Un énième projet de réforme du code de l’entrée et du séjour des étrangers et des demandeurs d’asile est également prévu, pour renforcer le contrôle aux frontières et simplifier le contentieux de l’éloignement, dans un sens évidemment défavorable aux droits de la défense.

Le dispositif des lois d’exception relatifs à la crise sanitaire est toujours en vigueur.

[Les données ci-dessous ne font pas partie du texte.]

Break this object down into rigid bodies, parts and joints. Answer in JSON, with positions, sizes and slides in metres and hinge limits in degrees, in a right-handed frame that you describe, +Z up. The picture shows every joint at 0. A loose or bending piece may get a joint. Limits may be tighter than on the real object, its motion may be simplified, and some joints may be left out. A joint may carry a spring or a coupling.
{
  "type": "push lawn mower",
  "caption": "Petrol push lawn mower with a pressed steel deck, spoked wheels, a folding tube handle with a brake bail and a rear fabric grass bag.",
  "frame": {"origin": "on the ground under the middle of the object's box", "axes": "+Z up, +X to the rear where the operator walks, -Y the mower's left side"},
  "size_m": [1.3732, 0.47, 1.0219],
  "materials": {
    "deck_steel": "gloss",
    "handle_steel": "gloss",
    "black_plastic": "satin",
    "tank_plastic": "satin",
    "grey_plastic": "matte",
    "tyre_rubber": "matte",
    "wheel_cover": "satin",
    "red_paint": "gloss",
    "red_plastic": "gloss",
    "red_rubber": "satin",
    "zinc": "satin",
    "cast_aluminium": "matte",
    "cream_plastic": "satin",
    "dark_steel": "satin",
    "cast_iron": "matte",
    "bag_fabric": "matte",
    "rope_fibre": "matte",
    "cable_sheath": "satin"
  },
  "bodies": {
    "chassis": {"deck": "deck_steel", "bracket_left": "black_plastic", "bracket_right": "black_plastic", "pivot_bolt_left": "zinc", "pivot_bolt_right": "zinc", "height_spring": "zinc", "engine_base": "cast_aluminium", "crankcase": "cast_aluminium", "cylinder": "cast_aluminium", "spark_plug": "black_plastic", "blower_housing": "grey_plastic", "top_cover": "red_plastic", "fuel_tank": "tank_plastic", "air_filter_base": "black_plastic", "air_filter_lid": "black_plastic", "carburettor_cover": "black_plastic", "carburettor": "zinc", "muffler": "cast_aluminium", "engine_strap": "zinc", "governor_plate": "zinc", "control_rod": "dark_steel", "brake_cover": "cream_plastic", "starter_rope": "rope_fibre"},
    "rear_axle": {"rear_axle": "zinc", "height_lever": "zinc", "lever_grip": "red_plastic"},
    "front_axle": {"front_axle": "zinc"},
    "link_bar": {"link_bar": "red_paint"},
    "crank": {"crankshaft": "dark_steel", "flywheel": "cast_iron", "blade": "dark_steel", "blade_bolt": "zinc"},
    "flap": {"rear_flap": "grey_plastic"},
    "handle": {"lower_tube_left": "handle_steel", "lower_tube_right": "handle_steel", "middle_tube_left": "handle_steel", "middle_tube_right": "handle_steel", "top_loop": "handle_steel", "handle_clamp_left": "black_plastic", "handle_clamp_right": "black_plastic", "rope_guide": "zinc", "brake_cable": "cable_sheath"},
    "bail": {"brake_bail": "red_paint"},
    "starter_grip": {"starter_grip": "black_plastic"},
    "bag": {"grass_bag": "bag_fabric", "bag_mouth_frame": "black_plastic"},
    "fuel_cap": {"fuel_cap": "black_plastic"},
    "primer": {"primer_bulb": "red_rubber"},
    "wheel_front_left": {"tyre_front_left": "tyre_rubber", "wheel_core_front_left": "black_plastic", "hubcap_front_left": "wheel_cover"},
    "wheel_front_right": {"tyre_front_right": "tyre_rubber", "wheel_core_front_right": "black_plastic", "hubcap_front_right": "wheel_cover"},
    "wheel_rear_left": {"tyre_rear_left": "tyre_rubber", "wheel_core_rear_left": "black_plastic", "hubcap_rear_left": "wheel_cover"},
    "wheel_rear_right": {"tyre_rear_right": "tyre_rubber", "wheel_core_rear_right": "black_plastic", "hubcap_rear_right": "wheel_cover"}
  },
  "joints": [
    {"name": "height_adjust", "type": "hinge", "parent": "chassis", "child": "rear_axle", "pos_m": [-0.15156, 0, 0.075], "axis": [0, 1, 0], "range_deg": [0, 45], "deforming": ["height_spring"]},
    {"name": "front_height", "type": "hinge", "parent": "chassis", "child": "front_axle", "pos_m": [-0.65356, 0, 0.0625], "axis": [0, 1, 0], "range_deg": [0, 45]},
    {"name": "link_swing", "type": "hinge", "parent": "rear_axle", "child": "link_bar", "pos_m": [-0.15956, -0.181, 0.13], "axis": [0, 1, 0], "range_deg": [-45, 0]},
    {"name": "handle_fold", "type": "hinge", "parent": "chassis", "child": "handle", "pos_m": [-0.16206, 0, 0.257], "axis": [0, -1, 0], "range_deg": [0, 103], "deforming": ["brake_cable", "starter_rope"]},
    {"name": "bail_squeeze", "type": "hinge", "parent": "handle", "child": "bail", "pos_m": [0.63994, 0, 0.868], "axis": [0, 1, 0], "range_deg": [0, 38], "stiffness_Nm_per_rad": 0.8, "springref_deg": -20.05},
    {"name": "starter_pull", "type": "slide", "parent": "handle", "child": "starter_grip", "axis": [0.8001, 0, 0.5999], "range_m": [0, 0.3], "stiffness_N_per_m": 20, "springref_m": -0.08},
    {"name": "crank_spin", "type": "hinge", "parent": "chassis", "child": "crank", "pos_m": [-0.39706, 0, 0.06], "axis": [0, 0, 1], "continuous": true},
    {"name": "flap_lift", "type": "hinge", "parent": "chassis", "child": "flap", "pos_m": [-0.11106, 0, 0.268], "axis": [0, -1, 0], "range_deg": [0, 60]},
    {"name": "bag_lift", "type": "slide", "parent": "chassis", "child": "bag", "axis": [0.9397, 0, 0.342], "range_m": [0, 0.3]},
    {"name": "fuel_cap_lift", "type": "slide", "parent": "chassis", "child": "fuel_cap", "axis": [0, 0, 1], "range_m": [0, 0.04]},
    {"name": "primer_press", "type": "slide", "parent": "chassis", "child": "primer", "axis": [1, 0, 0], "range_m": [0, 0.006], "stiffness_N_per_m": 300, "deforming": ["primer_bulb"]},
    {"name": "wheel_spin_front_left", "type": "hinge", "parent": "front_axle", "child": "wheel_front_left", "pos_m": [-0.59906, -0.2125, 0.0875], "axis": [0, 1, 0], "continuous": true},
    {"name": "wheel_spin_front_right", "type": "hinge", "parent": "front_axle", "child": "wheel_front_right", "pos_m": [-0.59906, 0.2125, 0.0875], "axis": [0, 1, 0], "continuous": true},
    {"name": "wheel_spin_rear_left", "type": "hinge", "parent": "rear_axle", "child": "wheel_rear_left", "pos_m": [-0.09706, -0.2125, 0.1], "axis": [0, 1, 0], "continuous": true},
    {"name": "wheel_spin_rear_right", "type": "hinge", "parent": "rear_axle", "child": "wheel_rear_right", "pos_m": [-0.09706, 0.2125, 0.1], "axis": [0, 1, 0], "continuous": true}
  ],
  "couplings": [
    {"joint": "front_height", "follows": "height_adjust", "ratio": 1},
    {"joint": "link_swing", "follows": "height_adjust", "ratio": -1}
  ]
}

Il est à craindre qu’au 31 juillet prochain, elles soient maintenues ou entrent définitivement dans le droit commun, au risque de voir encore les libertés fondamentales restreintes au nom d’un impératif de santé publique.

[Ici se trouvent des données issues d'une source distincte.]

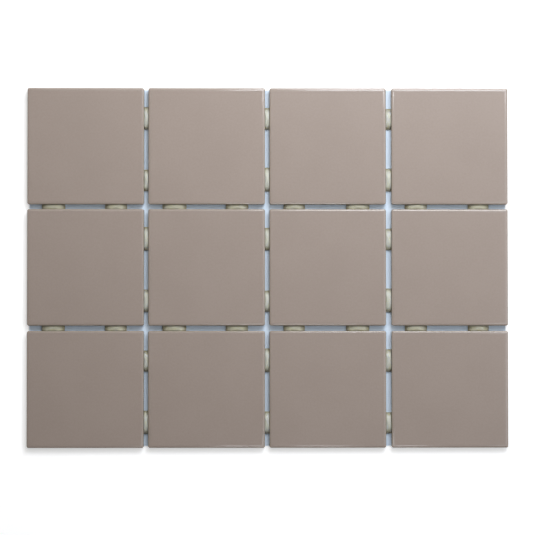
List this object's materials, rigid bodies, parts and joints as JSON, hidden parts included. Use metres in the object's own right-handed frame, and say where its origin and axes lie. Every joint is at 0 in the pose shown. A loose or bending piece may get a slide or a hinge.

Les États généraux de la Justice, lancés il y a six mois, sont censés prochainement « dresser un état de la situation de la Justice en France et formuler des propositions concrètes pour mettre la Justice au centre du débat démocratique  ».

La teneur des auditions, les questionnaires orientés qui ont servi à la consultation ne laissent toutefois guère d’illusions sur les pistes qui seront suggérées, dans la lignée des réformes précédemment dénoncées, à commencer par de nouvelles « simplifications de la procédure » à des fins gestionnaires, qui vont encore restreindre l’accès au juge et les droits de la défense…

Si le Président nouvellement ré-élu a affirmé que le vote des français qui ont souhaité faire barrage à l’extrême droite l’obligeait, il est difficile de croire à ces promesses formulées en période électorale après les cinq années qui viennent de s’écouler et qui ont nourri le terreau de l’extrême droite.

Nos organisations demandent donc au Président nouvellement élu et à son prochain gouvernement un engagement réel et des actes concrets pour renforcer les droits et les libertés et doter la justice des moyens pour les garantir.

Nous continuerons sans relâche à porter ces revendications, au travers de nos luttes collectives.

Nous appelons d’ores et déjà à rejoindre les cortèges de manifestation du 1er mai pour porter ces idées et notre refus d’un nouveau quinquennat de recul des droits.